**GIVEN EXERCISE**
Give back the whole listing exactly as shown.

**PROVIDED MATERIAL**
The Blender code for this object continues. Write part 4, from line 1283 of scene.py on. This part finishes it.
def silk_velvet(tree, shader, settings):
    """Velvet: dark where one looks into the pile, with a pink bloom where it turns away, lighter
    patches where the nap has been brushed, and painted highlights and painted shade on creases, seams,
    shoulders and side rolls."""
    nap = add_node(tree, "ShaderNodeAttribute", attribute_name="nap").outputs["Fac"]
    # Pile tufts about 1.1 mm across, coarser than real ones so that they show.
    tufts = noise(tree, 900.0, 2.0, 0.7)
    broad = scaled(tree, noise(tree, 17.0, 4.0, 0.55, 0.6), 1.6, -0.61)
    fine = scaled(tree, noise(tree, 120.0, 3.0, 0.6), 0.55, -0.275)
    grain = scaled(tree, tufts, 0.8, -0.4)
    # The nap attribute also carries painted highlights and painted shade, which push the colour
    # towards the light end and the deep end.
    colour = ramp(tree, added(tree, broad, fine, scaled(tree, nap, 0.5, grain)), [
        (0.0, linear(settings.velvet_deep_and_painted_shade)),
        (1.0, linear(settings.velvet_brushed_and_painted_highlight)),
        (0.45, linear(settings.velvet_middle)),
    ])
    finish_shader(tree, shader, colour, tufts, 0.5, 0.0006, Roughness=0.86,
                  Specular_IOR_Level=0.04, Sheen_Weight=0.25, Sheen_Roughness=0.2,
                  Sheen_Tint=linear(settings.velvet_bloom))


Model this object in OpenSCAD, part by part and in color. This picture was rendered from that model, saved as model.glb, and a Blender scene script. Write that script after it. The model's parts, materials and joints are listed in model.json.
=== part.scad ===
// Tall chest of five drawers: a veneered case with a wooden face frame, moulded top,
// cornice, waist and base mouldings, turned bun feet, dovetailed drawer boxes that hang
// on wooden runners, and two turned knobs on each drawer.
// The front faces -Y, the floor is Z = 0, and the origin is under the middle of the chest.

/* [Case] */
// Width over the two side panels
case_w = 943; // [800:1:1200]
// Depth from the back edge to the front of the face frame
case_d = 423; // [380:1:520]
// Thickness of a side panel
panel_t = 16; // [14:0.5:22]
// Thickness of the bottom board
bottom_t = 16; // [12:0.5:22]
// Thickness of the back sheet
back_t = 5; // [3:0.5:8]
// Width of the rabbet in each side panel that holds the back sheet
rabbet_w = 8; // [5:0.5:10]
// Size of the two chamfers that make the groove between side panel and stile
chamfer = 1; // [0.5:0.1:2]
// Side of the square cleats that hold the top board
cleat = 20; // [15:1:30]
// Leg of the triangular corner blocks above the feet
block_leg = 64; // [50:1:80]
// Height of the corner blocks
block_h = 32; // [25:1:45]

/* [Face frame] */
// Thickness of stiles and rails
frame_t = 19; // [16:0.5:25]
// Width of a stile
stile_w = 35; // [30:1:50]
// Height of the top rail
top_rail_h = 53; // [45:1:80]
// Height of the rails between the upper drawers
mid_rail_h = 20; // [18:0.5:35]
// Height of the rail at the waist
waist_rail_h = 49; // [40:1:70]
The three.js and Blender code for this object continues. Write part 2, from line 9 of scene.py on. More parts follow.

**WRITTEN SOLUTION**
The Blender code for this object continues. Write part 4, from line 1283 of scene.py on. This part finishes it.
def silk_velvet(tree, shader, settings):
    """Velvet: dark where one looks into the pile, with a pink bloom where it turns away, lighter
    patches where the nap has been brushed, and painted highlights and painted shade on creases, seams,
    shoulders and side rolls."""
    nap = add_node(tree, "ShaderNodeAttribute", attribute_name="nap").outputs["Fac"]
    # Pile tufts about 1.1 mm across, coarser than real ones so that they show.
    tufts = noise(tree, 900.0, 2.0, 0.7)
    broad = scaled(tree, noise(tree, 17.0, 4.0, 0.55, 0.6), 1.6, -0.61)
    fine = scaled(tree, noise(tree, 120.0, 3.0, 0.6), 0.55, -0.275)
    grain = scaled(tree, tufts, 0.8, -0.4)
    # The nap attribute also carries painted highlights and painted shade, which push the colour
    # towards the light end and the deep end.
    colour = ramp(tree, added(tree, broad, fine, scaled(tree, nap, 0.5, grain)), [
        (0.0, linear(settings.velvet_deep_and_painted_shade)),
        (1.0, linear(settings.velvet_brushed_and_painted_highlight)),
        (0.45, linear(settings.velvet_middle)),
    ])
    finish_shader(tree, shader, colour, tufts, 0.5, 0.0006, Roughness=0.86,
                  Specular_IOR_Level=0.04, Sheen_Weight=0.25, Sheen_Roughness=0.2,
                  Sheen_Tint=linear(settings.velvet_bloom))


Model this object in OpenSCAD, part by part and in color. This picture was rendered from that model, saved as model.glb, and a Blender scene script. Write that script after it. The model's parts, materials and joints are listed in model.json.
=== part.scad ===
// Tall chest of five drawers: a veneered case with a wooden face frame, moulded top,
// cornice, waist and base mouldings, turned bun feet, dovetailed drawer boxes that hang
// on wooden runners, and two turned knobs on each drawer.
// The front faces -Y, the floor is Z = 0, and the origin is under the middle of the chest.

/* [Case] */
// Width over the two side panels
case_w = 943; // [800:1:1200]
// Depth from the back edge to the front of the face frame
case_d = 423; // [380:1:520]
// Thickness of a side panel
panel_t = 16; // [14:0.5:22]
// Thickness of the bottom board
bottom_t = 16; // [12:0.5:22]
// Thickness of the back sheet
back_t = 5; // [3:0.5:8]
// Width of the rabbet in each side panel that holds the back sheet
rabbet_w = 8; // [5:0.5:10]
// Size of the two chamfers that make the groove between side panel and stile
chamfer = 1; // [0.5:0.1:2]
// Side of the square cleats that hold the top board
cleat = 20; // [15:1:30]
// Leg of the triangular corner blocks above the feet
block_leg = 64; // [50:1:80]
// Height of the corner blocks
block_h = 32; // [25:1:45]

/* [Face frame] */
// Thickness of stiles and rails
frame_t = 19; // [16:0.5:25]
// Width of a stile
stile_w = 35; // [30:1:50]
// Height of the top rail
top_rail_h = 53; // [45:1:80]
// Height of the rails between the upper drawers
mid_rail_h = 20; // [18:0.5:35]
// Height of the rail at the waist
waist_rail_h = 49; // [40:1:70]
The three.js and Blender code for this object continues. Write part 2, from line 9 of scene.py on. More parts follow.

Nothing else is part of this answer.